Kayne Griffin Corcoran is pleased to present a solo exhibition of works by Tomoharu Murakami. This will be Murakami’s debut solo show with the gallery, and his first in Los Angeles in nearly a quarter century.
After encountering American Abstract Expressionism at the Guggenheim International Award Exhibition in 1964, Murakami distanced himself from the traditional Japanese painting techniques he had been practicing. Instead, he embarked on a new approach—one focused on a meditative, meticulous process of building up and breaking down nearly monochrome pieces over the course of months or years. Murakami has since concentrated on using subtle, unexpected variations of this technique to create richly textured paintings, works on paper, and prints that double as records of his dedication to a higher ideal. Since converting to Catholicism, his life in Tokyo has consisted entirely of working, sleeping, eating, and praying. His intense dedication to his practice therefore takes on a spiritual dimension. Through his exhausting physical and mental process, Murakami negates his own individuality to connect viewers to, in his words, “the profound.”
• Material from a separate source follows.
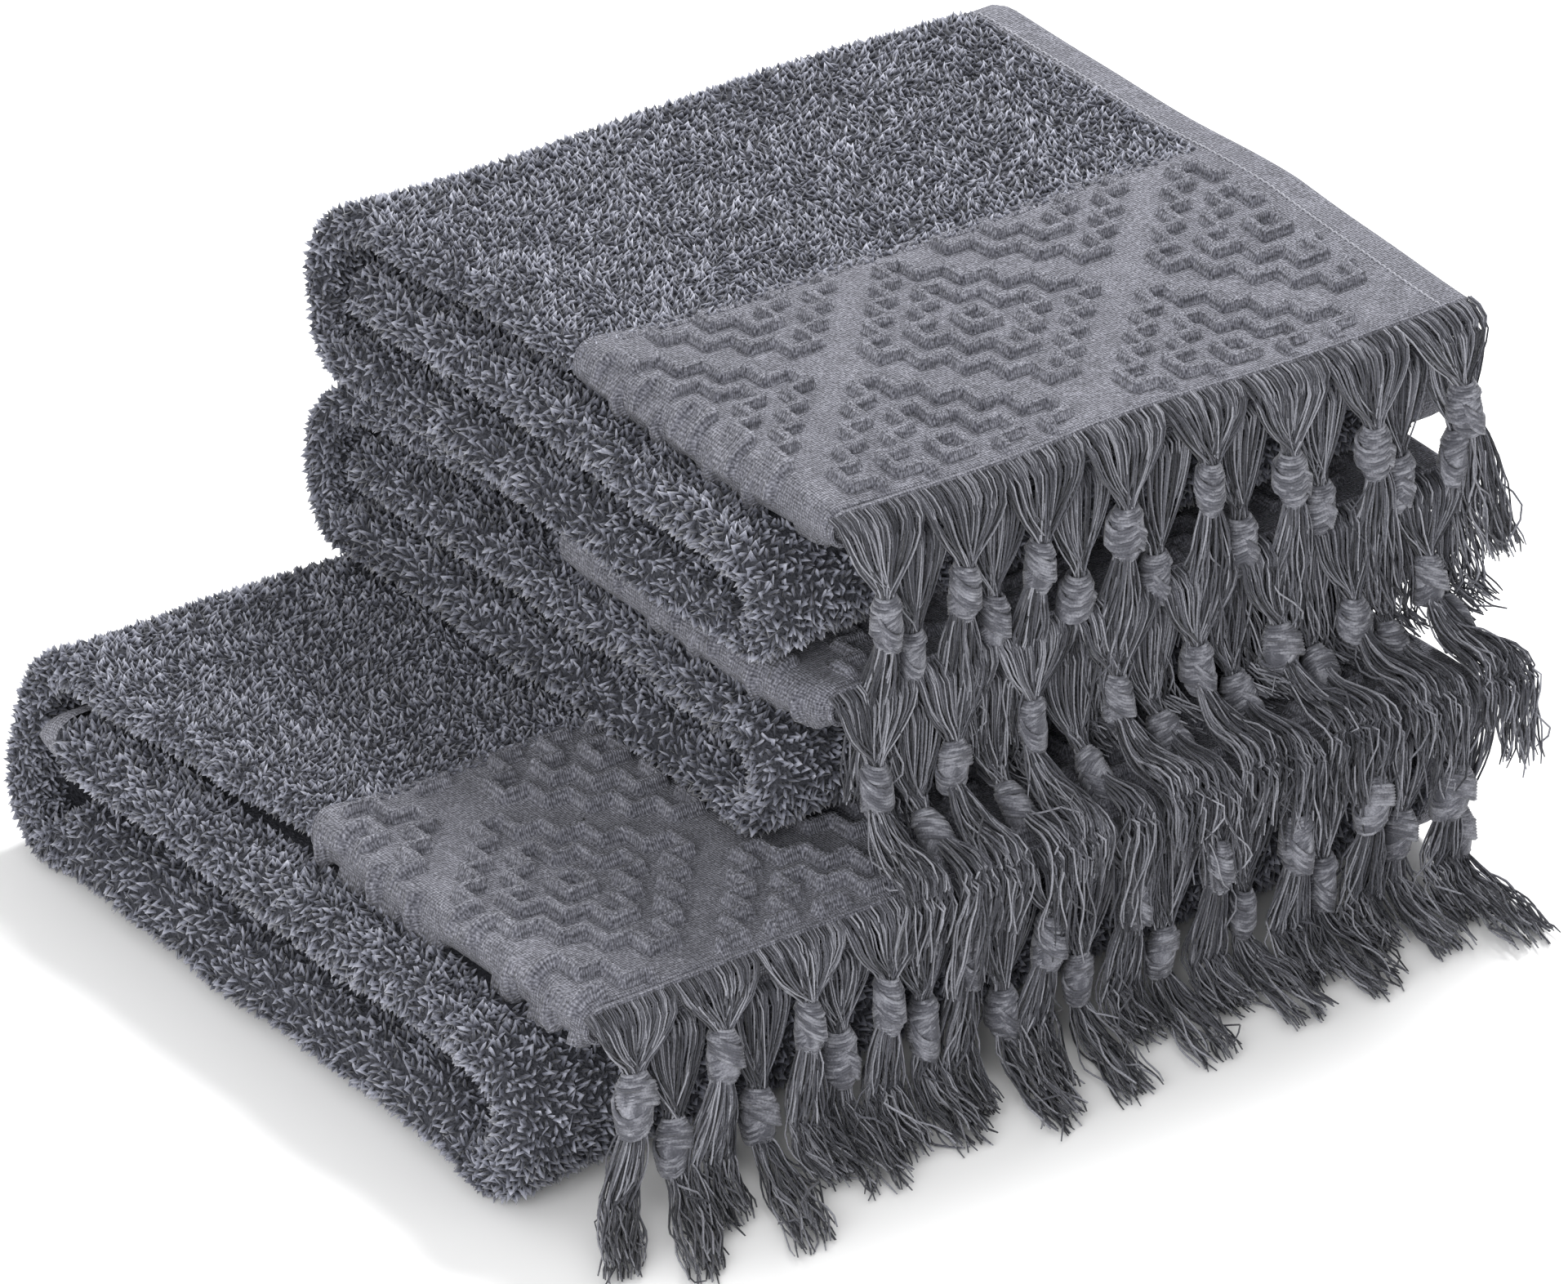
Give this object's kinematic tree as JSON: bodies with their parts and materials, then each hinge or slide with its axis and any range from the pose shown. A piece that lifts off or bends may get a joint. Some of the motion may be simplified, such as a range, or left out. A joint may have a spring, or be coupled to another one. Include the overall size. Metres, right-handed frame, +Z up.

His paintings consist of a mixture of Japanese pigments and oil paints—almost exclusively jet blacks and reds—mixed with charcoal powder. He applies these materials to the canvas using thousands upon thousands of delicate knife strokes. The works eventually evolve from a basic black underlayer to a complex topography of chromatic and gestural nuance. These labor intensive works made over long durations of time are drastically different from modern art based on self-expression. They are instead products of self-less acts akin to prayer that approach “eternity” and “unselfconsciousness.” These works are marked with a process in which man devotes his life to the attainment of a sublime spirit.
The exhibition will include Murakami’s iconic black textured paintings, works on paper and a series of ten drypoint etchings titled, Psalm (1978). Also, on view will be, Stations of the Cross (1990), a set of fourteen prints created deliberately from two stones.
Tomoharu Murakami was born in 1938 in Fukushima, Japan. He earned a BFA from Tokyo University of the Arts in 1961. He has exhibited extensively in Japan and internationally in the succeeding years, including at the Solomon R. Guggenheim Museum, New York; the New Museum, New York; the Los Angeles Institute of Contemporary Art, California; the Museum of Modern Art, Tokyo; the National Museum of Modern Art, Kyoto; and the Museo Nacional de Bellas Artes, Buenos Aires, Argentina. Murakami lives and works in Tokyo.